Leading up to the vote, the chair of the Board, Commissioner Tye Menser, said his understanding of the study was that while the county has sufficient industrial land overall, there are gaps in the availability of large, fully serviced sites. “I heard several people say that we don’t need industrial lands… And then heard other people say, ‘Well, we do need larger parcels,’” he said. “My recollection was that Thurston County had enough industrial land, . . . but there were deficiencies in having large parcels with utility access.”
Gordon White, a former Thurston County planner who developed the first industrial lands studies in Thurston County in the 1980s and early 1990s, joined the South Sound Bird Alliance in appealing the rezone. He said the need for large industrial parcels is already addressed through land assembly. “Costco in Tumwater recently bought multiple smaller adjacent parcels, which, when combined, met its need for a larger parcel,” he said.

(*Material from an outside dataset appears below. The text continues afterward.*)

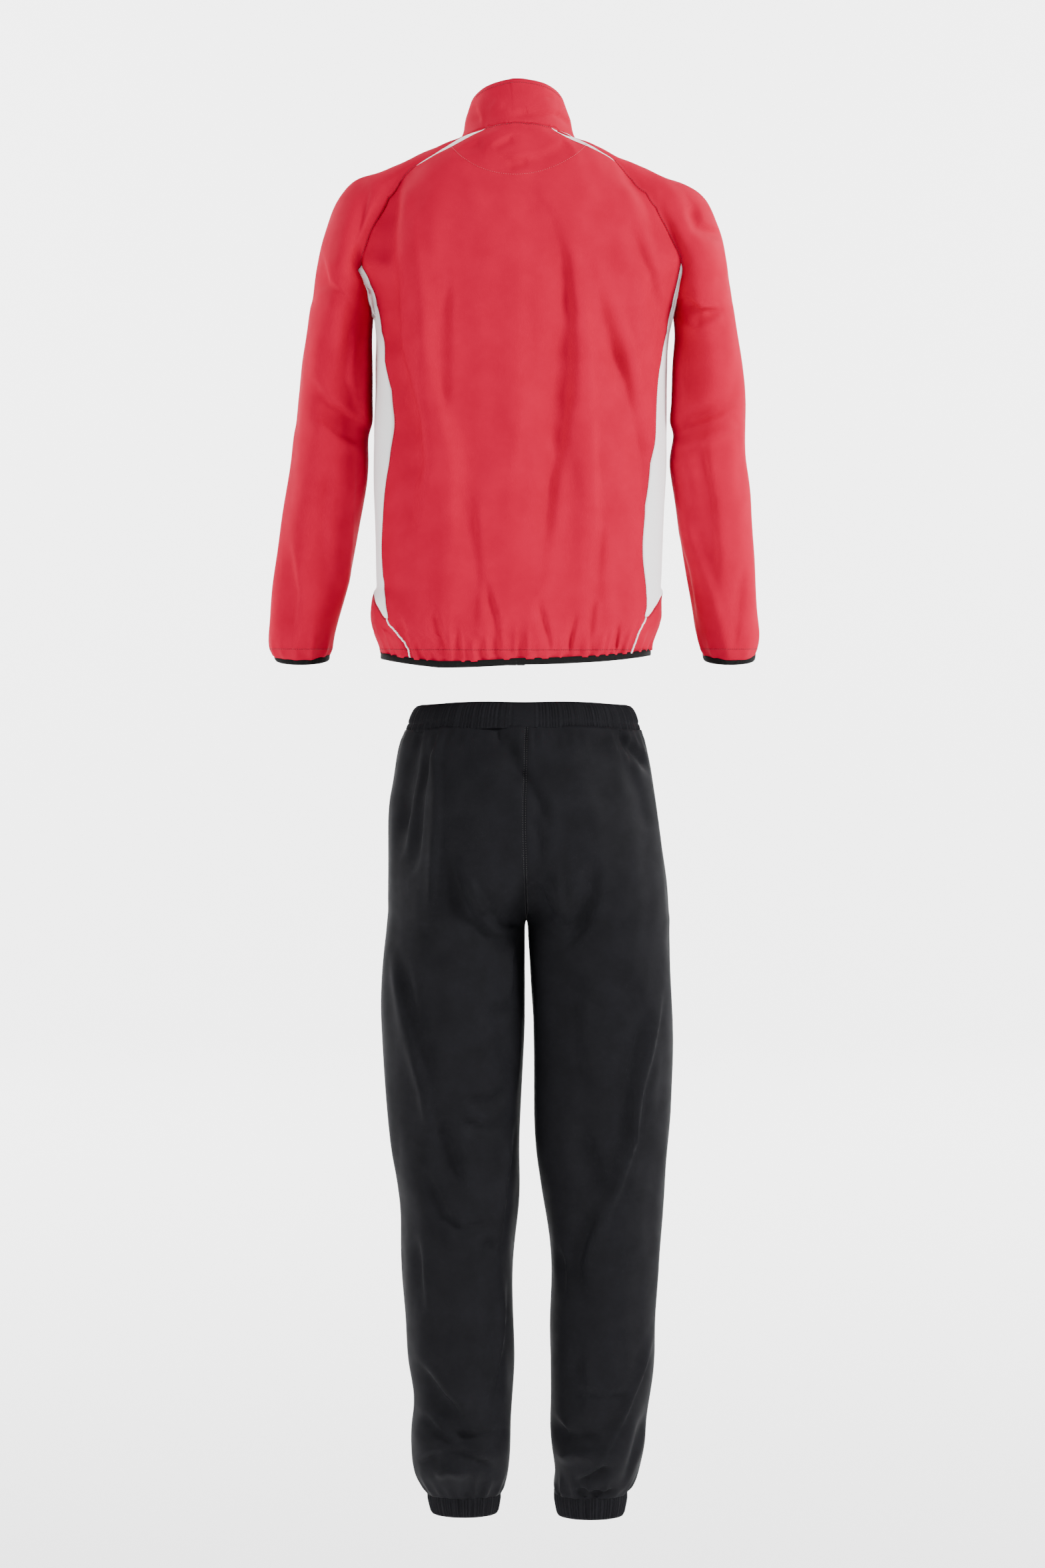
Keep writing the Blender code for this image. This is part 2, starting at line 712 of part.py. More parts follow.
def insert_edge(row, side, places):
    """The back panel's end of a row, drawn in by the width of the white insert."""
    width = INSERT_WIDTH[row] if row <= INSERT_ROWS else 0.0
    across, back, down = INSERT_LEAN
    return places[0] - np.array([side * across, back, down]) * width


def back_rows(sleeves):
    ends = {}
    for side in (-1, 1):
        ends[side] = [insert_edge(row, side, sleeves[side][row]) for row in range(TIP_ROW + 1)]
    turn = math.radians(BACK_SEAM_ANGLE)
    rows = [[neck_ring(lerp(-turn, turn, j / BACK_COLUMNS)) for j in range(BACK_COLUMNS + 1)]]
    rows[0][0], rows[0][-1] = ends[-1][0], ends[1][0]
    for row in range(1, TIP_ROW + 1):
        down = BACK_CENTRE_DOWN[row]
        rows.append(arc_row(ends[-1][row], ends[1][row], down, CENTRE.at(down, "back"), BACK_COLUMNS))
    for down in UPPER_LEVELS[:-1]:
        start, end = seam_point(down, -1, False), seam_point(down, 1, False)
        rows.append(arc_row(start, end, down + 3, TORSO.at(down, "back"), BACK_COLUMNS))
    for down in UPPER_LEVELS[-1:] + LOWER_LEVELS + CORNER_LEVELS + PIPED_LEVELS[:1]:
        rows.append(ring_row(down, back_angle(down, -1), back_angle(down, 1), BACK_COLUMNS))
    return rows


def ring_row(down, start, end, columns):
    """Places on the torso's section, with even turns between two angles."""
    return [torso_point(down, lerp(start, end, j / columns)) for j in range(columns + 1)]


def gathered_rows(start_of, end_of, columns, split, seed):
    """The lowest rows of a panel, with pleats that deepen towards the hem."""
    chance = random.Random(seed)
    split = columns * split
    heights = [chance.uniform(0.5, 1.5) * (-1) ** j for j in range(split + 1)]
    heights[0] = heights[-1] = heights[-2] = 0.0
    heights[1] *= 0.3
    levels = PIPED_LEVELS[1:] + (HEM_DOWN,)
    rows = []
    for k, down in enumerate(levels):
        row = ring_row(down, start_of(down), end_of(down), split)
        gather = HEM_GATHER * (k + 1) / len(levels)
        for j in range(split + 1):
            out = np.array([row[j][0], row[j][1], 0.0])
            row[j] = row[j] + out / np.linalg.norm(out) * heights[j] * gather
        rows.append(row)
    return rows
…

The Board’s process of analysis contrasted with that of the Planning Commission, which was shown pictures of mines that had been restored, including one mine that is now salmon habitat.
“We reviewed hundreds of documents, reports, studies, testimonies, and public comments from community members, nonprofit stewards, scientists, lawyers, and stakeholders, all overwhelmingly opposed to this rezone,” said Planning Commissioner Colin Bartlett. “The voices in favor were almost unanimously developers, industry figures, and paid consultants of those who stood to unilaterally profit off of a rezone.”
Before the Board took its final vote to approve the rezone, Thurston County resident Elizabeth McNagny urged it to consider the fact that the county has enough industrial lands already. “When adequate capacity already exists, expanding industrial zoning is not driven by need — it is a discretionary policy choice. And making that choice next to a national wildlife refuge does not make sense.”